The chapters in this edited collection, written by leading scholars in numerous fields, examine the treatment of enemy aliens, conscription and courts martial, sedition prosecutions during the war and after the Winnipeg General Strike, and the application of Criminal Code and Immigration Act laws to Communist Party leaders, On to Ottawa Trekkers, and minority groups. These historical events shed light on contemporary dilemmas: What are the limits of dissent in war, emergencies, and economic crisis? What limits should be placed on government responses to real and perceived challenges to its authority?
About the authors
Barry Wright is a professor in the Departments of Law and History, Director of Kroeger College, and Associate Dean of the Faculty of Public Affairs at Carleton University
Eric Tucker, B.A., LL.B., LL.M. is a professor at Osgoode Hall Law School, York University. He has published extensively on the history and current state of labour and employment law. He is the author of Administering Danger in the Workplace (Toronto: University of Toronto Press, 1990) and co-author of Labour Before the Law: The Legal Regulation of Workers’ Collective Action (Toronto: University of Toronto Press, 2001, with Judy Fudge) and Self-Employed Workers Organize (Montreal: McGill-Queen’s University Press, 2005, with Cynthia Cranford, Judy Fudge, and Leah Vosko).

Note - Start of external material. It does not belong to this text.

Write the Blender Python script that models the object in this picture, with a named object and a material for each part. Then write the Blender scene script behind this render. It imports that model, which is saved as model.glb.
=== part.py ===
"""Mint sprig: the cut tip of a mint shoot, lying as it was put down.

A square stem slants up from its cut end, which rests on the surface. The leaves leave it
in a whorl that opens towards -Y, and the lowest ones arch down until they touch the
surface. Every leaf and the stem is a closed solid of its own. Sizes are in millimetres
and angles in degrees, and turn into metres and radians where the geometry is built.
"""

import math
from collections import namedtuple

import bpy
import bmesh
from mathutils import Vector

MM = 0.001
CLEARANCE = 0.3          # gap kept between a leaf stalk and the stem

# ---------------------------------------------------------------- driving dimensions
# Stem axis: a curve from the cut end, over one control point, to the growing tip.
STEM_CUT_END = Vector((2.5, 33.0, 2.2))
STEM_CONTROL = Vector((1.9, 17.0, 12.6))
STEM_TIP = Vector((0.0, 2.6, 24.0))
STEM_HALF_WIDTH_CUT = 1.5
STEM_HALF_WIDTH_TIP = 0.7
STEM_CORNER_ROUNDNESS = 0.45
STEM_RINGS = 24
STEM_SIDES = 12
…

He is also the editor of Working Disasters: The Politics of Recognition and Response (Amityville, NY: Baywood Publishing Company, 2006).
Susan Binnie has taught criminology and legal history at the University of Toronto, York University, and the University of Ottawa. She is a former legal historian at the Law Society of Upper Canada.
Editorial Reviews
‘Excellent introduction by the editors… Wright, Tucker, and Binnie have done all Canadians a significant service in continuing the work started by Greenwood in the 1990s.’
Left History vol 20:01:2016
‘This volume is a superb structural analysis of how Canada’s courts were, and can be, used as state instruments of tyranny. It represents a number of fascinating and valuable questions.’